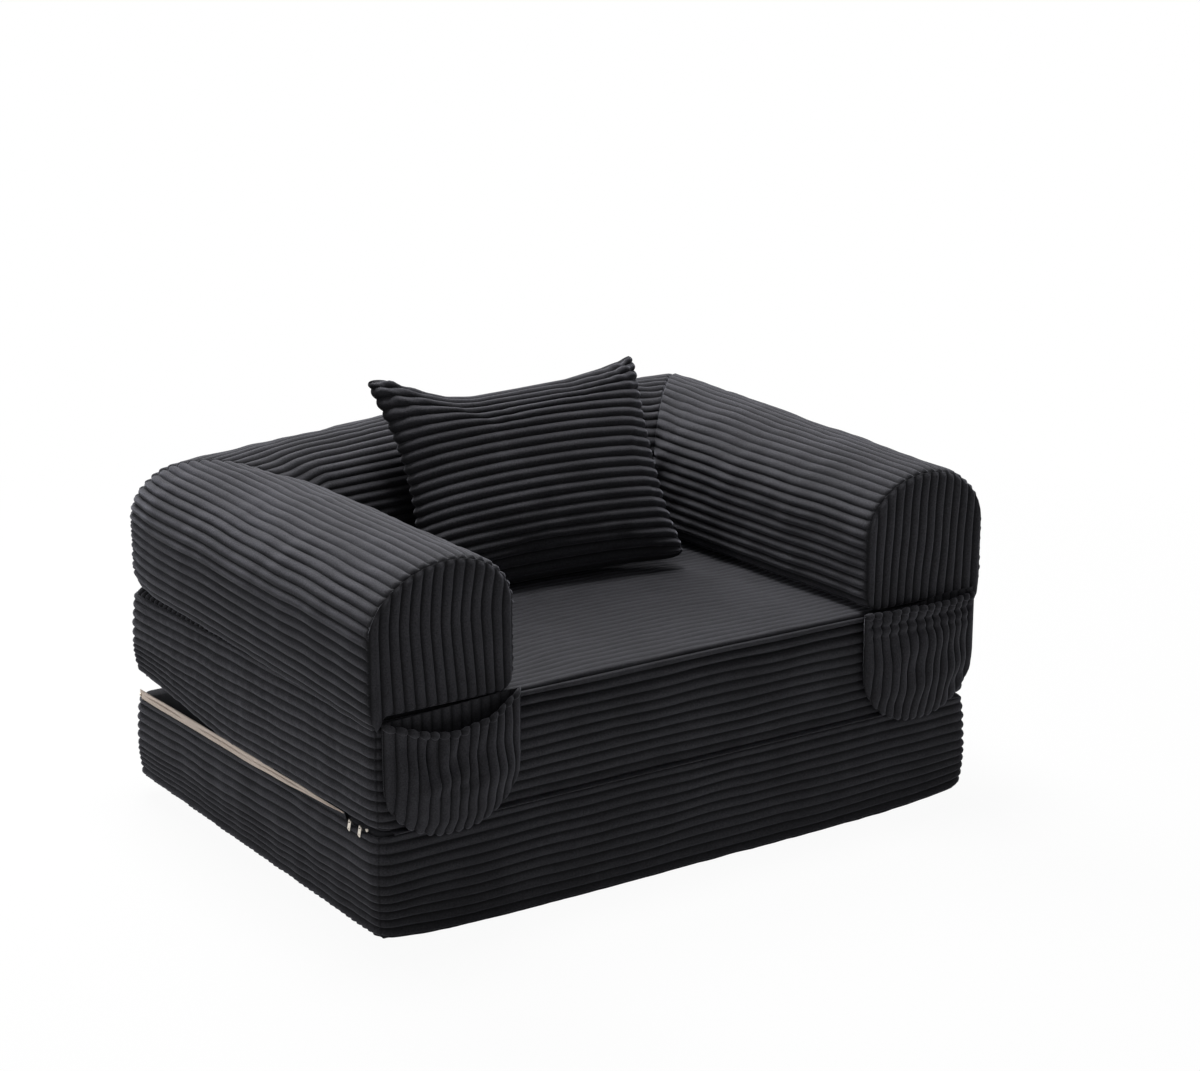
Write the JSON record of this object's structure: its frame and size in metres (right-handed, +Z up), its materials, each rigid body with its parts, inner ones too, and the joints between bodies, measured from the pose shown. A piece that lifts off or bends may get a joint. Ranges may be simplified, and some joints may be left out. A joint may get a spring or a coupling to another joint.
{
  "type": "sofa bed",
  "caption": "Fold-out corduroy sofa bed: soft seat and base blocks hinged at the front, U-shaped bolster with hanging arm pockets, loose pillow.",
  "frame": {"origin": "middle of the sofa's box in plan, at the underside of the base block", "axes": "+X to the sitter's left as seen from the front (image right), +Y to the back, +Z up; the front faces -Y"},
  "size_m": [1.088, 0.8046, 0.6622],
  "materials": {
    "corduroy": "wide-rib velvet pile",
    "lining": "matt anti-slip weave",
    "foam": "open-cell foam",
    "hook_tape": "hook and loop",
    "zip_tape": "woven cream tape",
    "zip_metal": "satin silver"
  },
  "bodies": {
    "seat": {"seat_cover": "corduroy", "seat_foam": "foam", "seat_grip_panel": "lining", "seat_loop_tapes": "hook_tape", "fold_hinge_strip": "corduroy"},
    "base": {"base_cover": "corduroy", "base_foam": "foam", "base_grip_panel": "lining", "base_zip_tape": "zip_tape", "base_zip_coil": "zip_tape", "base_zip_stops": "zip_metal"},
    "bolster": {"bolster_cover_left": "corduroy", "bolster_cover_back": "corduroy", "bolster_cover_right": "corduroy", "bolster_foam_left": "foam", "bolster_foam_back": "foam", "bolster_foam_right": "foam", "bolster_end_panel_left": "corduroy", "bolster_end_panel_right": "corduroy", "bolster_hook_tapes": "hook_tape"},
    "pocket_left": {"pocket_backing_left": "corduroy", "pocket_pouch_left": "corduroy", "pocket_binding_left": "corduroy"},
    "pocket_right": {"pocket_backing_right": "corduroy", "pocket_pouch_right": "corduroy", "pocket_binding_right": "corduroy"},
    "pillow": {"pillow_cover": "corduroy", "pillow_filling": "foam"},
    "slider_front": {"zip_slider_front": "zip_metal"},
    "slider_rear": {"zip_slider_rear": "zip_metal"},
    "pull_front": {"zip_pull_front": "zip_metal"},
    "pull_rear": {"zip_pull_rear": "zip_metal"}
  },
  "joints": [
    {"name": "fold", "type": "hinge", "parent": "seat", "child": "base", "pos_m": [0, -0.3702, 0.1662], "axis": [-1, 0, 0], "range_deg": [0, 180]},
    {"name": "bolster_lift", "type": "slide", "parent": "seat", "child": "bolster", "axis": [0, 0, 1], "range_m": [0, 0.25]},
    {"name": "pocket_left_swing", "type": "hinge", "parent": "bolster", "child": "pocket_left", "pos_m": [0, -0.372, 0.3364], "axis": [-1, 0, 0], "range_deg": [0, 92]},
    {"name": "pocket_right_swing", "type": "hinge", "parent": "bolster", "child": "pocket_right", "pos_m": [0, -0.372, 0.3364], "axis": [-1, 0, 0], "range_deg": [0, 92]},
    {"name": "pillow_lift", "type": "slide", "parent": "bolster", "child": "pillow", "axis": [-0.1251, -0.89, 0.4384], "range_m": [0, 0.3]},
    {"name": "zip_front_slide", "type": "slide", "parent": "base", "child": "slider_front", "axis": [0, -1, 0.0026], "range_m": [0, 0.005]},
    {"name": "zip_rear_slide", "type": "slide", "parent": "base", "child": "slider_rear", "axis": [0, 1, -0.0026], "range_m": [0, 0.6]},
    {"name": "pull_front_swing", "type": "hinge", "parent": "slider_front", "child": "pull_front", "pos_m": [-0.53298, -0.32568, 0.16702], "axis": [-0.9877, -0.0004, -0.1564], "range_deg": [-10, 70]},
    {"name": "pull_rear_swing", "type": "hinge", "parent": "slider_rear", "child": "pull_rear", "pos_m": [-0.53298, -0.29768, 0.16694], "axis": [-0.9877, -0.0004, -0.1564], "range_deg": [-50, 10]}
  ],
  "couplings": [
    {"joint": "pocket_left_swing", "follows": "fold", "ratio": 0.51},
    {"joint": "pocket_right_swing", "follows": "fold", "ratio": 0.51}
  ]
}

____

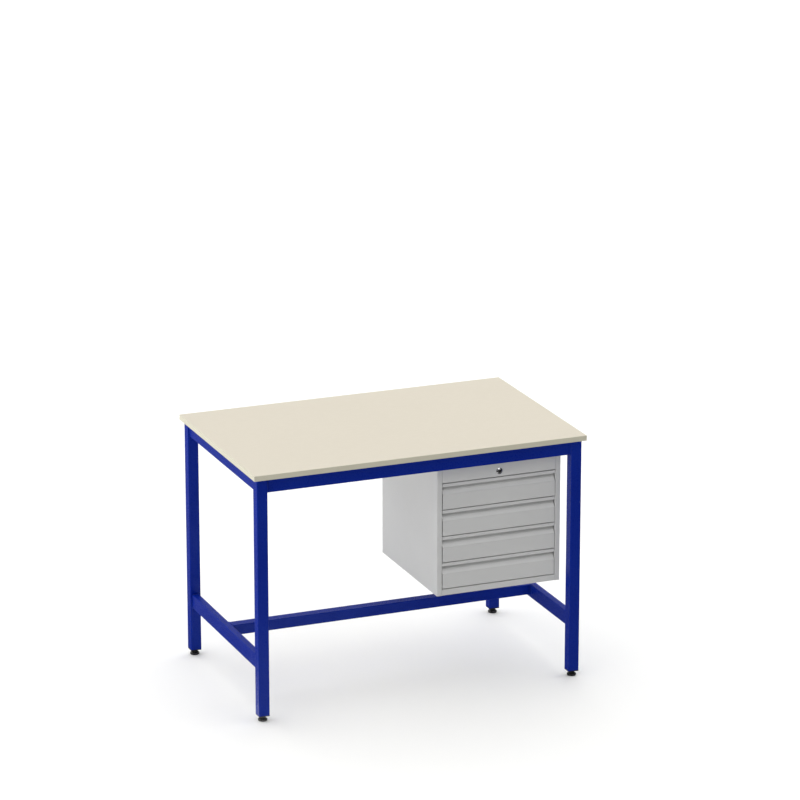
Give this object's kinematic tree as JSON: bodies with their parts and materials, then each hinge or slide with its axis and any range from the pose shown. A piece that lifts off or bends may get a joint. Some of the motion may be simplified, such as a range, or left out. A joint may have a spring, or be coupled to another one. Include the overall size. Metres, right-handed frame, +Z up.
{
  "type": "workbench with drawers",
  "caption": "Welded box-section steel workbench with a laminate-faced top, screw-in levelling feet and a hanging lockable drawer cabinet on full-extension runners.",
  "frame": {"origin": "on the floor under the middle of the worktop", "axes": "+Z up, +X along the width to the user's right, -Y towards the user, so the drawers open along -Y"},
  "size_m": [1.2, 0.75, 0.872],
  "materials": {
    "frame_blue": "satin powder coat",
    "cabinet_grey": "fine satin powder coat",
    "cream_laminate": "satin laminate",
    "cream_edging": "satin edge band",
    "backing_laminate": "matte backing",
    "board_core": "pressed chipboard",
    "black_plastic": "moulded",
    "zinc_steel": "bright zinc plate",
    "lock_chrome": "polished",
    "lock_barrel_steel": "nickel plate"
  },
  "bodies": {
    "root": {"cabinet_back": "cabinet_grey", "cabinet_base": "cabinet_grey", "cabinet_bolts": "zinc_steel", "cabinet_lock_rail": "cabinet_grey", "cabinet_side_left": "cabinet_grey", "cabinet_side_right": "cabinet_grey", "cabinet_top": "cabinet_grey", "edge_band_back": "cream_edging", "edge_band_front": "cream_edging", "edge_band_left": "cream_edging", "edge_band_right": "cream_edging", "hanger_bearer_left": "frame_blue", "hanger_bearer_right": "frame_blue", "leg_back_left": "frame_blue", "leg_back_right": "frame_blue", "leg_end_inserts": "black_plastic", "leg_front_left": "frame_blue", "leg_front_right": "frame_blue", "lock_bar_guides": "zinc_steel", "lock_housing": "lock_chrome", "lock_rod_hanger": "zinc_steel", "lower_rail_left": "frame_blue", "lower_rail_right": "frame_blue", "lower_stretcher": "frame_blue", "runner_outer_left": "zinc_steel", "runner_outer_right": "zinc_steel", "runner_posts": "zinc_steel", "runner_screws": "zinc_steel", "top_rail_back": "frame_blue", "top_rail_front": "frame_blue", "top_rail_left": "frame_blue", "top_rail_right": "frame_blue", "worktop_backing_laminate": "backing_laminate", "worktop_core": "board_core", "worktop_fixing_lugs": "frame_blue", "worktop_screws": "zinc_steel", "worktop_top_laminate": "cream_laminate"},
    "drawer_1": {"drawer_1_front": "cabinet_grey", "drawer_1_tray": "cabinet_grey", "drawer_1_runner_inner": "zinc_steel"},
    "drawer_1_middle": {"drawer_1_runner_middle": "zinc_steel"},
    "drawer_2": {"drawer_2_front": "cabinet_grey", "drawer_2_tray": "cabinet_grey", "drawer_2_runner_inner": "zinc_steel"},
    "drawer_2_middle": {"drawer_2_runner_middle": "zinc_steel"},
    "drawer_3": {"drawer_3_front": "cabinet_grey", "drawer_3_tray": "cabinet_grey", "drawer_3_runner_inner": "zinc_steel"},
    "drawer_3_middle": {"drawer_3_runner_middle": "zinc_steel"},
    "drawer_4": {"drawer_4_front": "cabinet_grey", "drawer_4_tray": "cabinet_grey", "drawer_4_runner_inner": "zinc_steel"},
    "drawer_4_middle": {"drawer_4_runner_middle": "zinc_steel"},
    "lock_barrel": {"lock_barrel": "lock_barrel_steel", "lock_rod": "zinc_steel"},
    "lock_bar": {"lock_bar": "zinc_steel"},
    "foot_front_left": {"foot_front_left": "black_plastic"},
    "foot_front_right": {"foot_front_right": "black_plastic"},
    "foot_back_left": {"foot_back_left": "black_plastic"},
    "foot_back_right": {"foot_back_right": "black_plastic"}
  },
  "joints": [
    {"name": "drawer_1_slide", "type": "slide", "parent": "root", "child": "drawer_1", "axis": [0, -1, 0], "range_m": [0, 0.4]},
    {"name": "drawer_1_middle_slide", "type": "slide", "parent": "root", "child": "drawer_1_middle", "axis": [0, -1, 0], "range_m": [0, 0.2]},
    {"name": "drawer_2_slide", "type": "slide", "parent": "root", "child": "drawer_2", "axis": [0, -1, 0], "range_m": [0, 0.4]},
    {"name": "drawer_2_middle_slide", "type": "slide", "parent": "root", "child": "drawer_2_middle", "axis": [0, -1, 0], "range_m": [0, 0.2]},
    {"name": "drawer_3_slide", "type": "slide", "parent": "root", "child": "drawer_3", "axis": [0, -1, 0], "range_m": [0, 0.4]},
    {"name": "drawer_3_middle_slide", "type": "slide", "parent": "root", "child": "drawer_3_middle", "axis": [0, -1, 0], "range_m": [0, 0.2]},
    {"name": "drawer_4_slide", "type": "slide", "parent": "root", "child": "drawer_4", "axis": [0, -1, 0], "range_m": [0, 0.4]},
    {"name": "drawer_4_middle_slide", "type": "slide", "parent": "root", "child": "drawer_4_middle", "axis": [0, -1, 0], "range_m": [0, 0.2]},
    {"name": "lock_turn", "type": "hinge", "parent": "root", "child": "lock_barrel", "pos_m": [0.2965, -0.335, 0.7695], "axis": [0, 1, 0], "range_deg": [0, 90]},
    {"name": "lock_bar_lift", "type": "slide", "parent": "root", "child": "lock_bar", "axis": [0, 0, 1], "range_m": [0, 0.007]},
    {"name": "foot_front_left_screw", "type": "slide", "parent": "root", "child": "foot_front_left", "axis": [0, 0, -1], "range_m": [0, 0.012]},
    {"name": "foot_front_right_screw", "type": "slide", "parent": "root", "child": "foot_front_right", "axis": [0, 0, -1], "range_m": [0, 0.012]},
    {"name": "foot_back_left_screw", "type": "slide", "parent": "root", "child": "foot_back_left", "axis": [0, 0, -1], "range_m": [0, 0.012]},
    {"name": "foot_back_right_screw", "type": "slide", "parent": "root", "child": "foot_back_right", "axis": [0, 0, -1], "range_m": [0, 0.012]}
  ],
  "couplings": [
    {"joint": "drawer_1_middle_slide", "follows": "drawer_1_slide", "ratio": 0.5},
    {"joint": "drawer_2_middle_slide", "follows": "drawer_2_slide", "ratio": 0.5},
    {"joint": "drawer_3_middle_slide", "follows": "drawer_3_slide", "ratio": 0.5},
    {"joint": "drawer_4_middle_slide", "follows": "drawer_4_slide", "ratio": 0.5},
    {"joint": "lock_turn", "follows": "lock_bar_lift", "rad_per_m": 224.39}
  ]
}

____

→ **What is asked**:
Pull out every line containing "parts".

→ **Problem solution**:
Write the JSON record of this object's structure: its frame and size in metres (right-handed, +Z up), its materials, each rigid body with its parts, inner ones too, and the joints between bodies, measured from the pose shown. A piece that lifts off or bends may get a joint. Ranges may be simplified, and some joints may be left out. A joint may get a spring or a coupling to another joint.
Give this object's kinematic tree as JSON: bodies with their parts and materials, then each hinge or slide with its axis and any range from the pose shown. A piece that lifts off or bends may get a joint. Some of the motion may be simplified, such as a range, or left out. A joint may have a spring, or be coupled to another one. Include the overall size. Metres, right-handed frame, +Z up.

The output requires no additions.